# Picture overload!



## free_sprtd (Oct 18, 2007)

oh yay! i looooooooooove lots of pictures!! all the horses are very beautiful! I especially love the coloring on Sky and Hailey. I'm not that great of rider so don't feel bad!...but it all comes with time and practice!


----------



## PoptartShop (Jul 25, 2010)

Loveeeee the piccies! 
Hailey is my fav.  They are all so cute though!
Gorgeous horsies!


----------



## Feathers (Dec 22, 2007)

Wow, I love Magic's color.
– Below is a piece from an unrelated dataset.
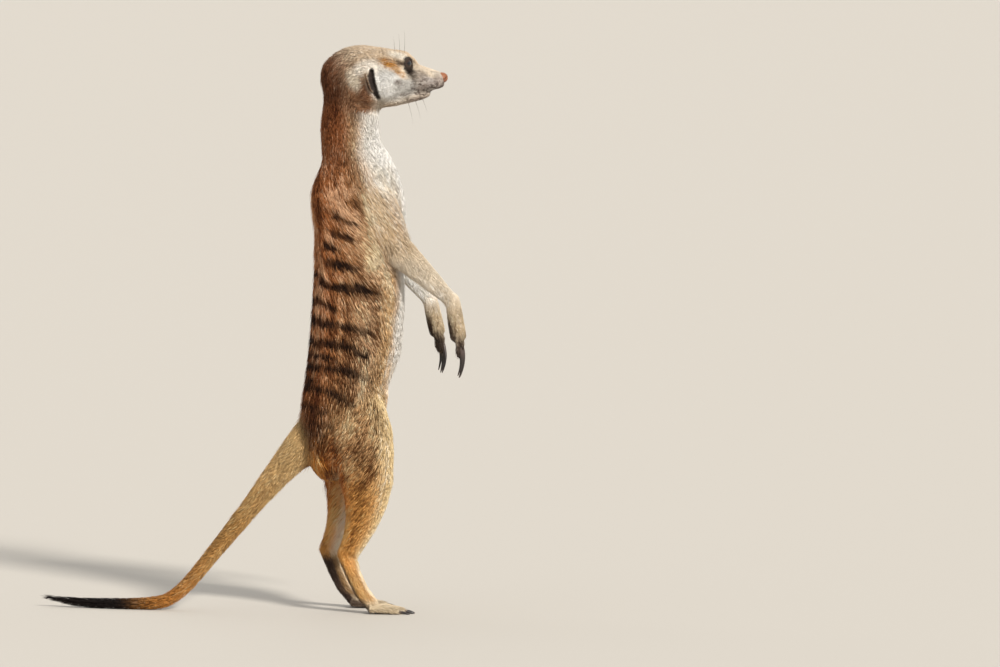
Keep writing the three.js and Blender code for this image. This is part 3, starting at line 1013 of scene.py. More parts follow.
class Markings:
    """The coat's colours, the same for the skin and for the tufts on it."""

    bars = (
        Bar((-24, 222.0), (-9, 217.5), 1.2, 0.4),
        Bar((-8.0, 216.5), (2.6, 211.4), 2.0, 0.8),
        Bar((-9.0, 206.4), (2.0, 202.6), 2.3, 0.85),
        Bar((-14.0, 199.8), (-7.5, 197.8), 2.4, 0.9),
        Bar((-11.0, 190.6), (3.0, 186.6), 3.1, 0.95),
        Bar((-26, 184.0), (-15, 182.0), 2.0, 0.9),
        Bar((-16.0, 178.6), (3.0, 176.0), 3.0, 1.0),
        Bar((3.0, 177.0), (13.0, 173.6), 2.3, 0.9),
        Bar((-26, 170.5), (-7.5, 165.0), 2.5, 1.0),
        Bar((-26, 158.5), (-3.0, 156.3), 2.9, 1.0),
        Bar((-3.0, 156.3), (13.0, 151.4), 2.4, 0.95),
        Bar((-26, 147.6), (0.5, 144.6), 2.8, 1.0),
        Bar((0.5, 144.0), (9.5, 139.4), 2.1, 0.9),
        Bar((-25, 140.0), (-8.0, 137.8), 2.3, 1.0),
        Bar((-26, 133.6), (-2.7, 131.6), 2.7, 1.0),
        Bar((-2.7, 131.4), (11.0, 126.0), 2.2, 0.95),
        Bar((-27, 127.0), (-20, 125.5), 1.8, 0.9),
        Bar((-25, 122.6), (-8.0, 119.2), 2.4, 0.95),
        Bar((-8.5, 117.8), (2.0, 113.4), 2.2, 0.9),
        Bar((-26, 112.5), (-13, 109.5), 2.4, 0.8),
        Bar((-22, 103.0), (-10, 100.5), 2.0, 0.6),
    )

    head = (
        Patch("a87c5c", 3.6, 277.5, 8.6, 12.0, -10, 0.45),  # the neck's side under the ear
        # painted shadow: the shade the ear casts on the fur behind it
        Patch("8d6348", 4.6, 287.0, 9.5, 2.5, -72, 0.6, 0.8),  # the shade behind the ear
        Patch("ded0bb", 0.8, 290.0, 3.4, 6.0, 20, 0.5),  # behind the ear, above
        Patch("ece2d4", 6.0, 297.0, 6.2, 3.6, 28, 0.45),  # over the ear
        Patch("ece4d8", 15.0, 297.2, 6.5, 3.8, -8, 0.5),  # the temple
        Patch("dad8d4", 20.0, 287.5, 10.5, 8.5, -10, 0.35),  # the cheek
        Patch("d4d1cc", 29.0, 286.5, 8.0, 4.5, 0, 0.5),  # the front of the cheek
        Patch("c2b9b2", 43.0, 288.0, 8.5, 5.2, -8, 0.45),  # the muzzle
        Patch("9d9087", 38.5, 286.0, 5.0, 2.6, 20, 0.6, 0.8, 0.0, 0.6),  # the whisker bed
        Patch("dccdb8", 39.5, 295.0, 8.5, 1.7, -25, 0.6, 0.9),  # the muzzle's ridge
        Patch("93867b", 36.4, 292.6, 4.2, 3.2, -30, 0.5, 0.8, 2.5, 0.4),  # below the eye's front corner
        Patch("c58a42", 19.8, 299.2, 5.6, 2.6, -24, 0.6, 1.0, 8.0, 0.65),  # the tawny streak behind the eye
        Patch("c99a62", 26.0, 294.6, 4.8, 1.8, -40, 0.6, 0.9, 8.0, 0.6),  # its lower end
        Patch("e8e0d2", 25.2, 303.7, 5.8, 2.0, -14, 0.5, 0.95, 4.0, 0.2),  # the brow
        Patch("3f2b1f", 26.6, 299.4, 3.4, 1.1, -12, 0.7, 0.9, 8.0, 0.3),  # the eye's outer corner
        Patch("3d322b", 32.4, 294.2, 5.0, 1.9, -62, 0.7, 0.95, 6.0, 0.3),  # the tear line
        Patch("5a4a3e", 33.6, 301.0, 2.0, 2.4, 0, 0.7, 0.7, 5.0, 0.3),  # before the brow
        Patch("857c76", 25.4, 289.2, 2.2, 1.7, 0, 0.6, 0.8, 8.0, 0.6),  # the cheek's whisker spot
        Patch("8f867f", 27.0, 281.6, 5.0, 1.7, 8, 0.6, 0.7, 8.0, 0.7),  # the corner of the mouth
        Patch("b3a294", 37.0, 279.6, 8.5, 2.4, 12, 0.6, 0.85),  # the lower lip
        Patch("8b7e75", 48.0, 288.6, 3.6, 5.2, 0, 0.6, 0.85, 0.0, 0.3),  # round the nose pad
    )

    def __init__(self, skin: Skin, points: np.ndarray, region: np.ndarray) -> None:
        """Finds the trunk's outline at each height.

        Args:
            skin: The skin's makings, with its eyes, ears and mouth.
            points: The skin's corners.
            region: Their region numbers.
        """
        self.skin = skin
        trunk = among(region, *TRUNK)
        self.heights = np.arange(74, 282, 4.0)
        forward, up = forward_up(points[trunk])
        rows = [forward[np.abs(up - height) < 3] for height in self.heights]
        self.back = np.array([row.min() for row in rows])
        self.front = np.array([row.max() for row in rows])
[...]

He's such a pretty black!! It's a shame he is lame now  

All in all, those are some pretty nice looking horses!! 

I am a horrible rider...if I try hard enough though, I can at least stay on the horse's back.


----------



## Cheval (Jan 1, 2008)

Thanks guys


----------



## alucard (Dec 8, 2006)

I think you're too hard on yourself! We all have stuff to work on, but I think that you're a great rider, and you're very conscientious of how you ride. Cut yourself a break! 

Very Beautiful horses.


----------



## Cheval (Jan 1, 2008)

ahh, thanks so much!


----------



## Sara (Jul 6, 2007)

Oh wow...take the star off Libby, and she looks JUST like my first pony!


----------



## Cheval (Jan 1, 2008)

Aww <3
Libby's such a sweet mare, she's just really not working out. She has a lot of vices (spooking, bucking, bolting, and before she moved barns, starting a rearing problem). I talked to a trainer today, and she said she probaly tries so hard she panics. I agree. But still, I want to sell her, because I want her to go to a good home, that she'll want to do something, rather being forced to do what I want her to (jumping).


----------



## Sara (Jul 6, 2007)

Really hope you find a good home for her. They are all beautiful


----------



## Cheval (Jan 1, 2008)

Same here. Thanks.


----------



## Magic (Jan 4, 2008)

Cheval said:


> So, here's some of my pictures.
> _Note: I do own a horse, but she's for sale, and it's hard for me to talk about her. These are on lesson horses, or my friends horses. _
> You can crit. on my riding, but I pretty much am aware of what I need to work on.
> Anyways, here we go!
> ...



LOL! sky-sky!! hehe! 

Thanks for saying such nice things about Maggers! lol! You have a GREAT position!!


----------



## Magic (Jan 4, 2008)

Feathers said:


> Wow, I love Magic's color. He's such a pretty black!! It's a shame he is lame now
> 
> All in all, those are some pretty nice looking horses!!
> 
> I am a horrible rider...if I try hard enough though, I can at least stay on the horse's back.


Magic's my babyy!!


----------



## Cheval (Jan 1, 2008)

Thanks Mag!
I don't know about my position, though


----------



## unicorns:) (Jan 5, 2008)

Wow, amazing horses. Libby looks gorgoeus, and all of us have things we need to work on . Hope you can find the right home for Libby, and a new horse (if you're looking for one).


----------



## Cheval (Jan 1, 2008)

Thank you!


----------